Jack continua ad interferire, è geloso del suo coinquilino, e qualche domanda si perde, tra un biscottino e l’altro.

«Ho iniziato a lavorare a 16 anni, sono stato fidanzato per 11… cercavo di adeguarmi a una vita “normale“. La malattia ha fatto suonare un campanello, come per dirmi che l’intervallo era finito. Da quel momento sapevo solo che oggi è il giorno più importante della mia vita. E domani sarebbe stato lo stesso.
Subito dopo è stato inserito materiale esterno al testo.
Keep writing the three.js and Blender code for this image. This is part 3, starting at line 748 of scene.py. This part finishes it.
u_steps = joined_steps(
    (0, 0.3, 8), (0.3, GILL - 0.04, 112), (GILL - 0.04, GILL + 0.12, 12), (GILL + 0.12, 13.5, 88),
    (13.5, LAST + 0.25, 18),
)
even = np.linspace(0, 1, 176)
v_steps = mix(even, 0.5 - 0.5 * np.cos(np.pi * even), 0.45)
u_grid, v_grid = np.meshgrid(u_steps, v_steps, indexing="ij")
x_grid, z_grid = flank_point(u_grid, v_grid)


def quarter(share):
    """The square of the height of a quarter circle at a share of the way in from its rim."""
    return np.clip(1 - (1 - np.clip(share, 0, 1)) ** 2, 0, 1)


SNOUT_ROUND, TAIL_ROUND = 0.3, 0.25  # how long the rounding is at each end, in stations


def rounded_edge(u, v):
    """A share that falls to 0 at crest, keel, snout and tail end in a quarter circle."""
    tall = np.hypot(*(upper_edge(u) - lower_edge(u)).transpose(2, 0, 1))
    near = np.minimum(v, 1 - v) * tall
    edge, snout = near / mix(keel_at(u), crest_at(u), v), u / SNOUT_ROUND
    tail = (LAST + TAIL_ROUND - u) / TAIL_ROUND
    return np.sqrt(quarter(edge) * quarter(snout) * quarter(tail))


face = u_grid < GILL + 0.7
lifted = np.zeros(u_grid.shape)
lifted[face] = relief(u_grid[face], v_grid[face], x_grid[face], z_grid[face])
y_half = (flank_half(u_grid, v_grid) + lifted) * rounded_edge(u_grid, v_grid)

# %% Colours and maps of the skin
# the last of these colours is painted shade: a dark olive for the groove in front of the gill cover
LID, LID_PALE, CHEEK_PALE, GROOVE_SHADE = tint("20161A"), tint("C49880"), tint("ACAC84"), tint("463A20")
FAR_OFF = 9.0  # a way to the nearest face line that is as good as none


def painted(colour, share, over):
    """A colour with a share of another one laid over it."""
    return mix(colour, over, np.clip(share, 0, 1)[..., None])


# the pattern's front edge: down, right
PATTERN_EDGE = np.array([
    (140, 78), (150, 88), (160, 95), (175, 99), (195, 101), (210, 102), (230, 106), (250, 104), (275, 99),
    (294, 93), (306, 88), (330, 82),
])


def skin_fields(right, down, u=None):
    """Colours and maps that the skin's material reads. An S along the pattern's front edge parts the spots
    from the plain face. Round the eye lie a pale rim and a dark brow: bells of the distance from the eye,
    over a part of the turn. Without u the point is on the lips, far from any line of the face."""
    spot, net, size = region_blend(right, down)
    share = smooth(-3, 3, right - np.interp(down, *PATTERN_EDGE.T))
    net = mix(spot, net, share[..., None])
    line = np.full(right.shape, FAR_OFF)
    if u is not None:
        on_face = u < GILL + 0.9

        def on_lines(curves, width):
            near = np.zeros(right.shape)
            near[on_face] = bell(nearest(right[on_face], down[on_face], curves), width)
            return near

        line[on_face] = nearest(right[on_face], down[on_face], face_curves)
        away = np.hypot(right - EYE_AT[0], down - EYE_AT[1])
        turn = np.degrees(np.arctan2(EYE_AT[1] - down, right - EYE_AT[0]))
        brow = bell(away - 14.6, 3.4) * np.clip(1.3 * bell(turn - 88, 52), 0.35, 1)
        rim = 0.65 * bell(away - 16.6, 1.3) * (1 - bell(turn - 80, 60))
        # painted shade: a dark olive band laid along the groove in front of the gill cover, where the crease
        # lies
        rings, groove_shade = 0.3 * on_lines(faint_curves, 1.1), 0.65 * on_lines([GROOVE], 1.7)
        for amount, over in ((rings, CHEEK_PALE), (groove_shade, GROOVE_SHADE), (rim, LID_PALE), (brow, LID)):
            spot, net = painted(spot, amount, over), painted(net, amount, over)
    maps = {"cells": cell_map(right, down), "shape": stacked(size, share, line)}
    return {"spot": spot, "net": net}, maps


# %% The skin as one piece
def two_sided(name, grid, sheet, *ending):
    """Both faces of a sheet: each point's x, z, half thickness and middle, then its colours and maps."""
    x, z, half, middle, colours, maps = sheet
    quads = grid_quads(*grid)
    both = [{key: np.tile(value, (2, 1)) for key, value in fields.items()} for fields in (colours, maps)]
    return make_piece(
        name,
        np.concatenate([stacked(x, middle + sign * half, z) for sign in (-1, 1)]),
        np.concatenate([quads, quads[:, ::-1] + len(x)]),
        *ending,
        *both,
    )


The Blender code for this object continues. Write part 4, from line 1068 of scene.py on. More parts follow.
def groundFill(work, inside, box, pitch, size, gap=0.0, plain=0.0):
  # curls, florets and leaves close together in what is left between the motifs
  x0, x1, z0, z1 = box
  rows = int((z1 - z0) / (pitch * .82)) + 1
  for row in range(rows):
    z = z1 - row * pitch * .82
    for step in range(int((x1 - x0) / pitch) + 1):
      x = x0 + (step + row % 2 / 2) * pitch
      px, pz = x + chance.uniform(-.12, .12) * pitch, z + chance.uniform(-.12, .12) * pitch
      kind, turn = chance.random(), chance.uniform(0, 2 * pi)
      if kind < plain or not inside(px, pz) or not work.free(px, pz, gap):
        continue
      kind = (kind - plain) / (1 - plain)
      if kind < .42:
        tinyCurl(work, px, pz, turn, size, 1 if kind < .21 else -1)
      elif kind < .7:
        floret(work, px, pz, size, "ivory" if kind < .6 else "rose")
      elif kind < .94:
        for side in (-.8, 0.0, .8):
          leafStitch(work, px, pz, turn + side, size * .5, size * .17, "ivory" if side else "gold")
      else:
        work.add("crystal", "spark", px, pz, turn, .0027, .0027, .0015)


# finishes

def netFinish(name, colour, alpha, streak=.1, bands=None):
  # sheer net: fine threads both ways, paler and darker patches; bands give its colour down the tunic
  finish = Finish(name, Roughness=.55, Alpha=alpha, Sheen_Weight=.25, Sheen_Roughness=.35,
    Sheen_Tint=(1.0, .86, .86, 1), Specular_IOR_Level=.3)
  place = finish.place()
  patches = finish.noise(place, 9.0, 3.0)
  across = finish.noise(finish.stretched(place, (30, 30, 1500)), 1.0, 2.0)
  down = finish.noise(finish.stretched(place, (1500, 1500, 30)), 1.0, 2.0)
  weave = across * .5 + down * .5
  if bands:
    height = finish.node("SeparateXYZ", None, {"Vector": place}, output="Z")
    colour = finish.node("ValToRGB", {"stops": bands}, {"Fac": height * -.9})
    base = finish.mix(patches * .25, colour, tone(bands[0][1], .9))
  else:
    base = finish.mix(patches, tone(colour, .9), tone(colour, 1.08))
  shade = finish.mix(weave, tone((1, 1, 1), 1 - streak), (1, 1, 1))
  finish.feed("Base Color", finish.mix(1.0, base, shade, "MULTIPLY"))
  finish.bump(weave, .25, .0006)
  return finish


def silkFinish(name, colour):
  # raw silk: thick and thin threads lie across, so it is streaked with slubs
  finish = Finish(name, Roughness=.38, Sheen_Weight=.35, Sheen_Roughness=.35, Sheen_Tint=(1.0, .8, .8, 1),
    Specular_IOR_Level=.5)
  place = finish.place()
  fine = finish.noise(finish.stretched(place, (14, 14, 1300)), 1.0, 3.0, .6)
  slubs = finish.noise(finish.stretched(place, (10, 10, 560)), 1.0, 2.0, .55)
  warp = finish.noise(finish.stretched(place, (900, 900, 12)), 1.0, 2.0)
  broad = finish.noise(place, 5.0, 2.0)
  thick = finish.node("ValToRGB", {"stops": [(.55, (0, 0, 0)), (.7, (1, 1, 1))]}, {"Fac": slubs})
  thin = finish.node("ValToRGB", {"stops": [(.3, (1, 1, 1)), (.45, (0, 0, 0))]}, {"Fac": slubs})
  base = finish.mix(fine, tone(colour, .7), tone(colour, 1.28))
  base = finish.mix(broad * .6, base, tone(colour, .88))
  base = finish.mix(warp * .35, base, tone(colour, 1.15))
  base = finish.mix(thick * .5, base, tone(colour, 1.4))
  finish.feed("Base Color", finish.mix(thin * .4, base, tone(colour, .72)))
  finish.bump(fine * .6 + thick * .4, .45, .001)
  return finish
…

Ho iniziato a provare a fare tutto quello che mi passava per la testa, tenendo il cinema come costante, ad avvicinarmi a chi si avvicinava a me, ad essere me stesso al 100%. Non ho limiti. Nonostante la malattia me ne abbia dati tanti, sento di poter arrivare dappertutto, di avere la forza, mentale se non fisica, di continuare l’evoluzione. Mi fido solo dei numeri, e i numeri crescono. Mi seguono persone da ogni angolo del mondo (e hanno la mia faccia come foto profilo). È un po’ surreale, ma non mi sento a disagio. Forse lo ero di più quando ero uno qualunque. Ero spettatore del mondo, ora ci sono dentro e posso cambiarlo, anche solo un pochino».

Altro punto d’incontro: l’ironia. Pietro ha un sacco di patenti di guida, perché deve rinnovarla ogni due anni. Una la tiene sempre nel portafoglio, anche se è scaduta, per la «foto Isis», dove ha capelli e barba lunghi, sguardo torvo. Quando girava con un termos in valigia contenente le siringhe dei farmaci, più di una volta bloccato ai controlli di polizia, era complicato convincere gli agenti di non essere un terrorista, ma solo un paziente cronico.

Non riesco a fare a meno di chiedergli come stia adesso, fisicamente. La sclerosi è recidivante-remittente, nella maggior parte dei casi. I sintomi vanno e vengono, alternandosi a ricadute più o meno pesanti.

«Vengo da 7 anni e mezzo di interferone, che sono circa 3500 iniezioni. Ho cambiato farmaco da un mese perché le lesioni interne sono aumentate. È più potente e in pastiglie. Inspiegabilmente, ho poca resistenza, ma sono molto forte. Ho persino gli addominali, senza nessun allenamento. In ospedale mi dicono che l’attività cerebrale mi impedisce di ingrassare, smaltisce tutto. Dentro non sto messo bene come fuori, chi non mi conosce e scopre che soffro di sclerosi multipla, pensa a uno scherzo di cattivo gusto. Ma dentro ho di tutto, tra lesioni, orientamento, parestesie… trovare un equilibrio è un’utopia. Non sembrare da fuori “messo male” può essere un vantaggio come no, però è la dimostrazione che una porta sbarrata non vuol dire fermarsi. Il trucco è la costanza, con la testa arrivi dove vuoi, anche se magari il percorso non sarà lineare. È quello che cerco di trasmettere a chi parla con me. I paletti sono nella testa, non nella vita. Non c’è certezza di niente, devi far valere oggi, adesso è il miglior momento per cominciare quello che hai in testa».

Annuisco, senza far domande. Ho trovato un nuovo B.Liver. Conquisteremo il mondo.